Le rapport Ravaille (La Ciotat 1973) insiste sur l’utilité du Bureau des Temps, qui est censé allouer un temps le plus juste possible à chaque tâche. C’est nécessaire pour faire les plannings comme pour calculer les boni des ouvriers. Ravaille constate que si les temps alloués sont trop longs, les équipes ralentissent le travail pour l’occuper intégralement, et s’ils sont trop courts cela désorganise le planning qui dérape. Il existerait donc un temps fixe, juste pour réaliser une tâche, alors que chez nos japonais le temps juste, c’est 10% de moins que l’année dernière.
La philosophie de l’un est statique, et celle de l’autre dynamique.
« L’obligation d’améliorer le système ne s’arrête jamais » Dr Deming.
Petit exemple : lorsque l’on doit souder à plat deux pièces perpendiculaires, comme les renforts régulièrement espacés d’une cloison, on peut utiliser un petit bricolage qui s’appelle une sauterelle, permettant à la baguette de soudure de s’autoguider et donc le soudeur peut la mettre en place et attendre qu’elle se soit entièrement consumée pour la changer, ou bien la guider à la main avec la pince à souder classique. Pas de différence sur les temps. Dans le chantier d’Aïoi, les soudeurs adroits arrivaient à faire travailler six sauterelles en même temps et donc, à faire 6 fois plus de soudure dans le même temps. Ils m’ont racontés que ça s’était fait progressivement à force de petites astuces. A La Ciotat, le mieux que l’on sache faire c’est 2 sauterelles par soudeur. Comme partout on retrouve notre rapport de productivité de 1 à 3.
TECHNIQUE D’APPRENTISSAGE
Il existe deux manières pour apprendre :
1-par la relation PROFESSEUR -> ÉLÈVE.
Les connaissances de l’élève sont alors limitées à celles du professeur, ce dernier ne pouvant lui apprendre ce qu’il ne sait pas.

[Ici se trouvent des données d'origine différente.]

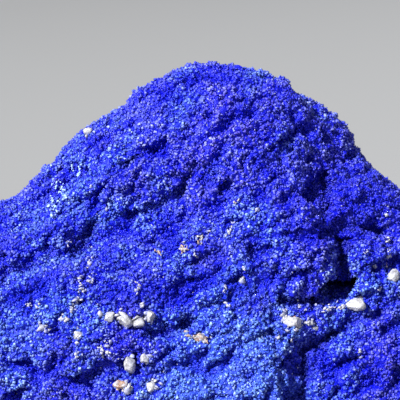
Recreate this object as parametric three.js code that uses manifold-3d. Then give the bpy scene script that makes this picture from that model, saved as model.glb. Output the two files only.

2-par l’ESSAI -> ECHEC à retour d’information pour améliorer l’ESSAI SUIVANT.
Longue à utiliser, elle est limitée par le temps.
3-l’association des deux techniques n’a pas de limites puisqu’elle nous a permis de passer de l’âge de pierre à l’informatique en quelques milliers d’années.
Un apprenti ne peut devenir un bon ouvrier que s’il a eu un bon professeur et qu’il a eu le temps d’expérimenter son savoir. Nous verrons que cela s’est, au moins partiellement, perdu à La Ciotat.
Ce sont les éléments de base nécessaires, communément admis, mais très insuffisants.
“… nous a permis de passer de l’âge de pierre à l’informatique“, c’est faux pour
une partie de l’humanité qui en est encore à l’âge de pierre. Quand on regarde l’histoire de notre pays, il y eut des périodes de développement fulgurant, des périodes de stagnation voire de
régression, avec les mêmes hommes. L’apprentissage et le progrès qui en découle ne sont pas innés et naturels ils ne viennent que par l’envie, l’effort et la pression de l’environnement.
Un exemple basique pour imager cela : une personne rentre chez elle tous les soirs, son trousseau de clef à la main. Fatiguée, elle pose ses clefs sur un meuble dans l’entrée, ou avec les
courses dans la cuisine, ou les remets dans son sac ou ses poches. Le lendemain matin, panique “ou ai-je mis mes clefs ?“. Quand les clefs sont retrouvées le problème est réglé et oublié
jusqu’au lendemain matin. Elle ne progresse donc jamais.
Pour progresser il lui faudrait avoir conscience que le progrès est nécessaire et possible et s’attaquer non au problème, mais aux causes du problème, c'est-à-dire à ce qui se passe en arrivant
le soir. Il est probable qu’un crochet dans l’entrée dédié aux clefs résolve définitivement le problème et permette de s’attaquer au problème suivant.
Pour les entreprises c’est pareil, si les dirigeants ne donnent pas l’exemple de l’apprentissage et du progrès, ne créent pas les structures nécessaires, n’encouragent pas, bref ne créent pas l’environnement et la culture propices, l’apprentissage et le progrès ne tomberont pas du ciel. Il existe des entreprises apprenantes, en progrès permanent, et des entreprises qui ne progressent pas … puis disparaissent. Curieusement il suffit parfois de changer un homme pour passer de l’un à l’autre et inversement.